No, the headline has nothing to do with the conflict between Ukraine and Russia. And it has nothing to do with any other geopolitical tension that you may know of.
It is all about the silent but loud war, fought on the main streets, in the boardroom, public places- everywhere. Yes, the world is at war against inflation! Inflation is pushing forward, and crossing boundaries, and that seems to be distorting the financial buffers created by individuals, households and governments to rebuff such attacks. That is where the push and pull is, the shoving and pressing, as far as the fight against inflation is concerned. In the past week, various news outlets have reported rising headline inflation in most parts of the world, and this has gotten economists talking.
In fact, Dave Ramsden, a deputy governor of Bank of England has hinted that the bank would probably need to raise interest rates again to tackle inflation pressures that had gained foothold. According to available data from the Bank of England, the current inflation rate of more than nine per cent is a 40 year-high; and the rate is projected to peak at 13 per cent in October.
The bank’s target is two per cent, therefore, it is easy for one to find the reasons behind the strong agitations against inflation in the UK. Inflation is expected to return to the bank’s two per cent target – down from above nine per cent now – as the economy goes into a recession and borrowing costs rise.
The UK has the highest inflation among G7 countries at present. Elsewhere in the euro area, the war against inflation is on, and the impact of this unseen enemy has been felt everywhere. It is like indiscriminate carpet bombing- but precise enough to hit where it hurts most! Rising energy and food prices are of concern, and given that household incomes are not indexed to inflation, the seeming reduction in real incomes is biting hard. Not your kind of stray bullet.
So what does inflation mean, in broad terms? As you may have been exposed to in past editions of this column, uncontrolled inflation is not in the interest of economic agents. If prices keep increasing between periods, the manufacturing entity, for example, will have difficulties planning ahead and controlling costs.
Simply put, it becomes practically impossible because of the marginal (sometimes high) price differentials between periods. When the elasticity of demand for the product is such that such increased costs cannot be passed on to the consumer, then the direct hit of the increase will be the Profit and Loss account of the company and ultimately the Balance Sheet!
To bring it home, consider the effects of inflation on your own household budget. Assuming your total monthly take-home pay (net income) is 100 cedis, it means that your disposable income in nominal terms is 100 cedis. Assuming every month, you spend all your income on milk and a tin cost 10 cedis, it means that you can safely buy 10 a month.
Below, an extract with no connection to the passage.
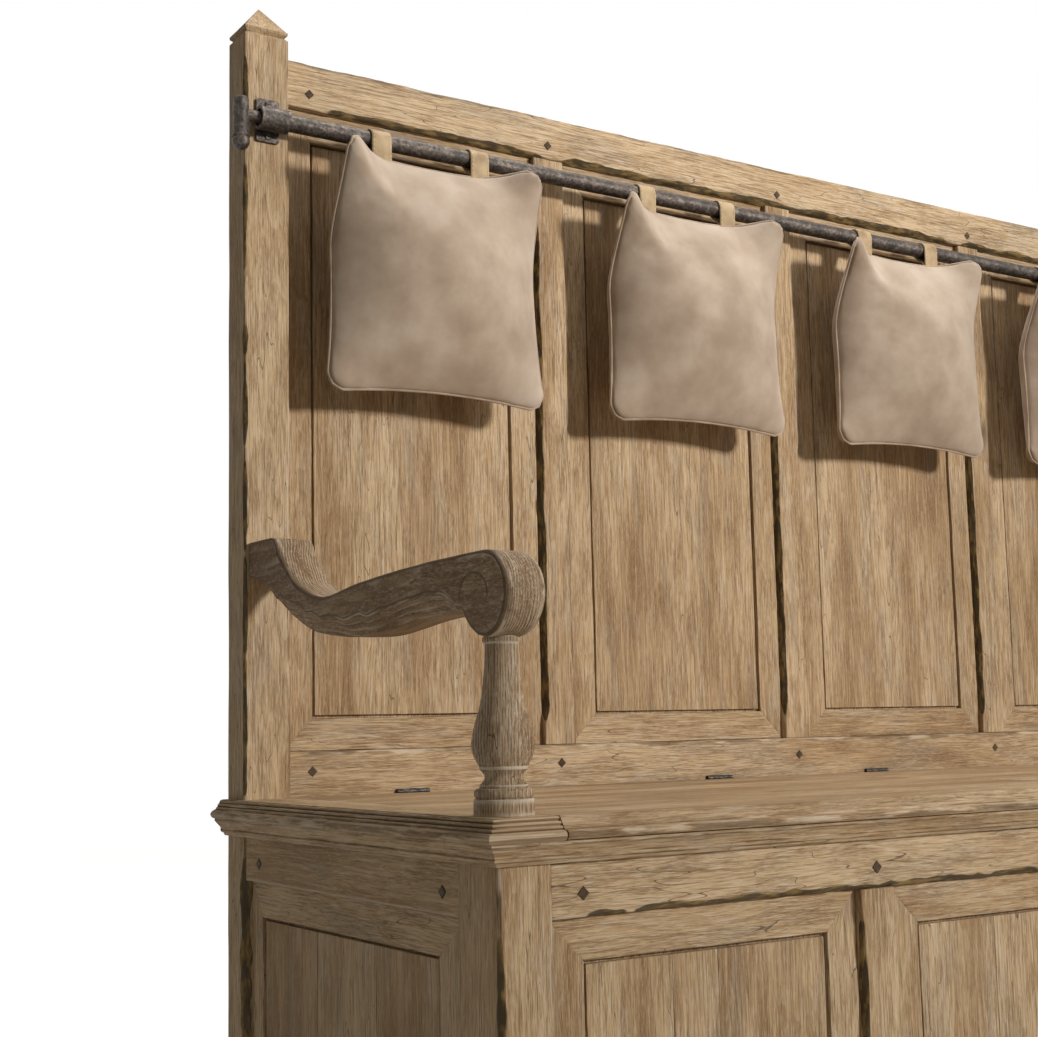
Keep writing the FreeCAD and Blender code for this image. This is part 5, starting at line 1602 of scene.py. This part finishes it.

Assuming a price increase of 10 pesewas on a tin of milk, this will imply that you will need more money to buy the 10 that you could easily afford previously. Here, even though your disposable income remains 100 cedis, in real terms, it has gone down because you are no longer able to easily buy the 10 you were able to buy effortlessly, because of inflation.
High inflation is therefore a canker, especially in situations where your income is not indexed to capture inflationary pressures. Let me also point out here, again, that price increase-or decrease- does not affect only individuals as it does affect businesses and governments too. So no one likes it, and the reason why those in authority, globally, have waged war against inflation.
Whereas the example above can suffice for businesses and households, the illustration of the impact of inflation on the government can be far more complex. All in all, as a measure of time-based price movements, inflation plays a major part in both household and business planning. If you can estimate or anticipate an expected level of price movement over a period, you will be able to plan or allocate your resources in an effective manner so as to derive the most benefits, all things being equal.
It is really an uncertain world; therefore, perfect conditions are rare. Just cast your mind back to 2019 when the global economy appeared on track and there was so much hope for strong growth in 2020. But did it happen? Well, first was the heightened uncertainty that prevailed because of the effects of the pandemic on many sectors of the global economy.
Then came supply chain disruptions, creating imbalances in the global economy following the unintended consequences of some of the mitigating measures introduced to contain the spread of the virus. Ah, as if that was not enough, then emerged a build-up of inflationary pressures, as the economic rebound was quicker than anticipated. All of these also created further macroeconomic challenges.
In recent weeks, media headlines have shifty from the strong and remarkable recovery of the global economy from the scars of the pandemic, to the terrible war in the heart of Europe, which is believed, would leave many wounds for years to come. So, if you have been wondering why there is the global increase in inflation, mostly fuelled by rising energy and food prices, then look up the definition of uncertainty in the dictionary!
Uncertainty has that “charming” effect on everything, causing the rational actors that we are to behave in a way that, all things considered, impacts the economy in various ways.
Uncertain energy supply and food production contributing strongly to increase in general price level. That is where the battle lines lie!
It may not be pleasant, agreed, but as economic cycles play out, it will surely get better.